By early 2012, the San Bernardino County Special Districts Department had completed only phase I of the project, a portion of phase II and about half of the fire hydrants for the Cedar Glen area when the California Supreme Court turned back a coalition of California cities’ challenge to the 2011 legislation and shuttered all redevelopment agencies. The county maintained the $10 million loan to fund the Cedar Glen Disaster Recovery Redevelopment Project was tax revenue and under the California Constitution could not be reallocated by the state. Though it acknowledged the money for the project came from the county with the intention of being used toward the outlined Cedar Glen project, the Third Appellate Court found that “the agreements, contracts, or arrangements made between the county that created the redevelopment agency and the redevelopment agency itself were “unenforceable” and accordingly under the 2011 legislation any funds remaining unspent, i.e., the $9 million, were “available for distribution to local taxing agencies.” The appellate court stated “Once that money was transferred by the county, it was not tax revenue, even if the county had some say in how the funds were spent.”

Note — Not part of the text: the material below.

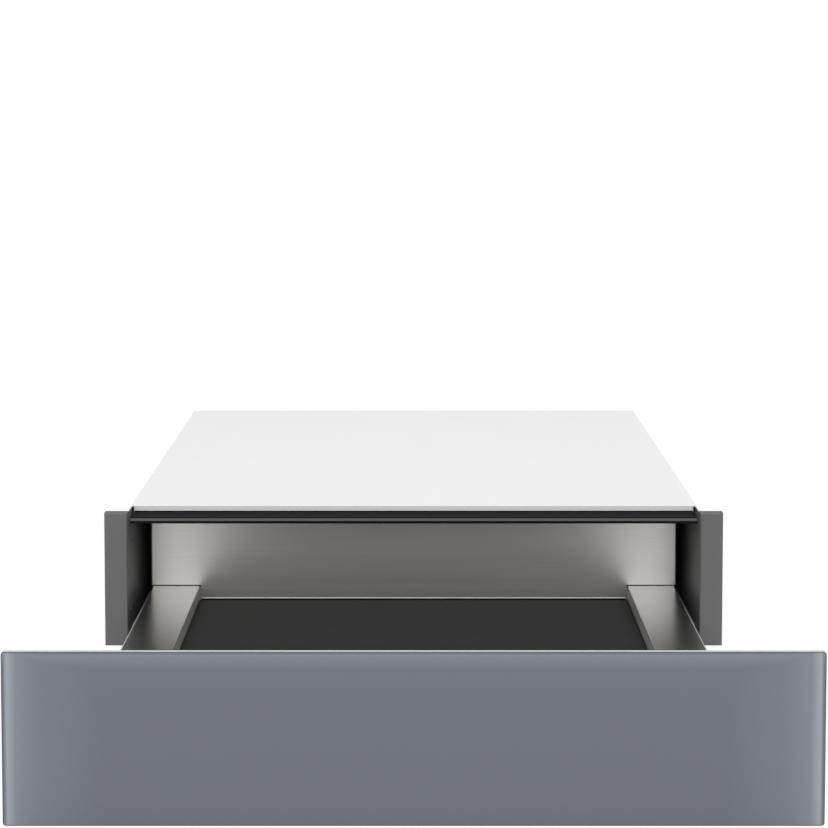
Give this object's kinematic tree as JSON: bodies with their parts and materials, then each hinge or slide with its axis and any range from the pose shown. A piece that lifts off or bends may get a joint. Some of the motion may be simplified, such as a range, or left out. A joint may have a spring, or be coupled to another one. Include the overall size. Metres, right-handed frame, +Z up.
{
  "type": "built-in storage drawer",
  "caption": "Built-in storage drawer: flanged steel casing, glass-fronted drawer box on telescopic ball slides, anti-slip mat and push-to-open latch.",
  "frame": {"origin": "middle of the casing's underside, between its flange plane and its back", "axes": "the front panel faces -Y and the drawer opens towards -Y; +Y runs to the back of the casing; +Z is up; +X is to the right seen from the front"},
  "size_m": [0.597, 0.9427, 0.129],
  "materials": {
    "galvanised_steel": "bright zinc-coated sheet",
    "lid_white": "white stoved enamel",
    "casing_grey": "satin grey paint",
    "rail_black": "satin near-black paint",
    "brushed_stainless": "fine brushed",
    "slide_steel": "zinc plated",
    "ball_steel": "polished",
    "fastener_steel": "zinc plated",
    "mat_rubber": "matt anti-slip",
    "panel_glass": "back-painted, polished edges",
    "bond_tape": "matt",
    "bumper_rubber": "matt",
    "latch_plastic": "moulded",
    "plunger_plastic": "moulded"
  },
  "bodies": {
    "casing": {"casing_base": "galvanised_steel", "casing_side_left": "casing_grey", "casing_side_right": "casing_grey", "casing_back": "galvanised_steel", "casing_top": "lid_white", "top_front_rail": "rail_black", "casing_rivets": "fastener_steel", "stud_nuts": "fastener_steel", "slide_bracket_left": "galvanised_steel", "slide_bracket_right": "galvanised_steel", "slide_outer_left": "slide_steel", "slide_outer_right": "slide_steel", "slide_rivets_fixed": "fastener_steel", "slide_rear_buffers": "latch_plastic", "latch_housing": "latch_plastic", "latch_spring": "fastener_steel"},
    "drawer": {"slide_inner_left": "slide_steel", "slide_inner_right": "slide_steel", "slide_rivets_drawer": "fastener_steel", "drawer_floor": "rail_black", "side_ledge_left": "brushed_stainless", "side_ledge_right": "brushed_stainless", "drawer_back": "brushed_stainless", "drawer_front_wall": "brushed_stainless", "anti_slip_mat": "mat_rubber", "mat_retaining_strip": "brushed_stainless", "front_carrier": "galvanised_steel", "front_fixing_screws": "fastener_steel", "front_bumpers": "bumper_rubber", "glass_bond_strips": "bond_tape", "front_glass": "panel_glass", "latch_striker": "fastener_steel", "striker_rivets": "fastener_steel"},
    "slide_middle_left": {"slide_middle_left": "slide_steel"},
    "slide_middle_right": {"slide_middle_right": "slide_steel"},
    "ball_cage_outer_left": {"ball_cage_outer_left": "ball_steel"},
    "ball_cage_outer_right": {"ball_cage_outer_right": "ball_steel"},
    "ball_cage_inner_left": {"ball_cage_inner_left": "ball_steel"},
    "ball_cage_inner_right": {"ball_cage_inner_right": "ball_steel"},
    "latch_plunger": {"latch_plunger": "plunger_plastic"}
  },
  "joints": [
    {"name": "drawer_slide", "type": "slide", "parent": "casing", "child": "drawer", "axis": [0, -1, 0], "range_m": [-0.392, 0]},
    {"name": "middle_slide_left", "type": "slide", "parent": "casing", "child": "slide_middle_left", "axis": [0, -1, 0], "range_m": [-0.196, 0]},
    {"name": "middle_slide_right", "type": "slide", "parent": "casing", "child": "slide_middle_right", "axis": [0, -1, 0], "range_m": [-0.196, 0]},
    {"name": "outer_cage_roll_left", "type": "slide", "parent": "casing", "child": "ball_cage_outer_left", "axis": [0, -1, 0], "range_m": [-0.098, 0]},
    {"name": "outer_cage_roll_right", "type": "slide", "parent": "casing", "child": "ball_cage_outer_right", "axis": [0, -1, 0], "range_m": [-0.098, 0]},
    {"name": "inner_cage_roll_left", "type": "slide", "parent": "casing", "child": "ball_cage_inner_left", "axis": [0, -1, 0], "range_m": [-0.294, 0]},
    {"name": "inner_cage_roll_right", "type": "slide", "parent": "casing", "child": "ball_cage_inner_right", "axis": [0, -1, 0], "range_m": [-0.294, 0]},
    {"name": "latch_plunger_slide", "type": "slide", "parent": "casing", "child": "latch_plunger", "axis": [0, -1, 0], "range_m": [-0.025, 0], "deforming": ["latch_spring"]}
  ],
  "couplings": [
    {"joint": "middle_slide_left", "follows": "drawer_slide", "ratio": 0.5},
    {"joint": "middle_slide_right", "follows": "drawer_slide", "ratio": 0.5},
    {"joint": "outer_cage_roll_left", "follows": "drawer_slide", "ratio": 0.25},
    {"joint": "outer_cage_roll_right", "follows": "drawer_slide", "ratio": 0.25},
    {"joint": "inner_cage_roll_left", "follows": "drawer_slide", "ratio": 0.75},
    {"joint": "inner_cage_roll_right", "follows": "drawer_slide", "ratio": 0.75},
    {"joint": "latch_plunger_slide", "follows": "drawer_slide", "ratio": 0.063775}
  ]
}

With respect to the county’s contention that its loan to the Cedar Glen Disaster Recovery Redevelopment Agency was an enforceable obligation because it included third party beneficiaries, i.e., the ratepayers of Cedar Glen, the appellate court found that the county’s loan agreement “did not identify anyone or any entity by name” as a beneficiary and there was no exception in the statute.
The county’s assertion that “equity demands that the unspent county loan funds be returned to the county” and their distribution to taxing entities that had not contributed toward the original generation of the money “unjust enrichment, ” the appellate court said there was no basis upon which to “veto the Legislature’s taxing and fiscal policy decisions based on the equitable doctrine of unjust enrichment.”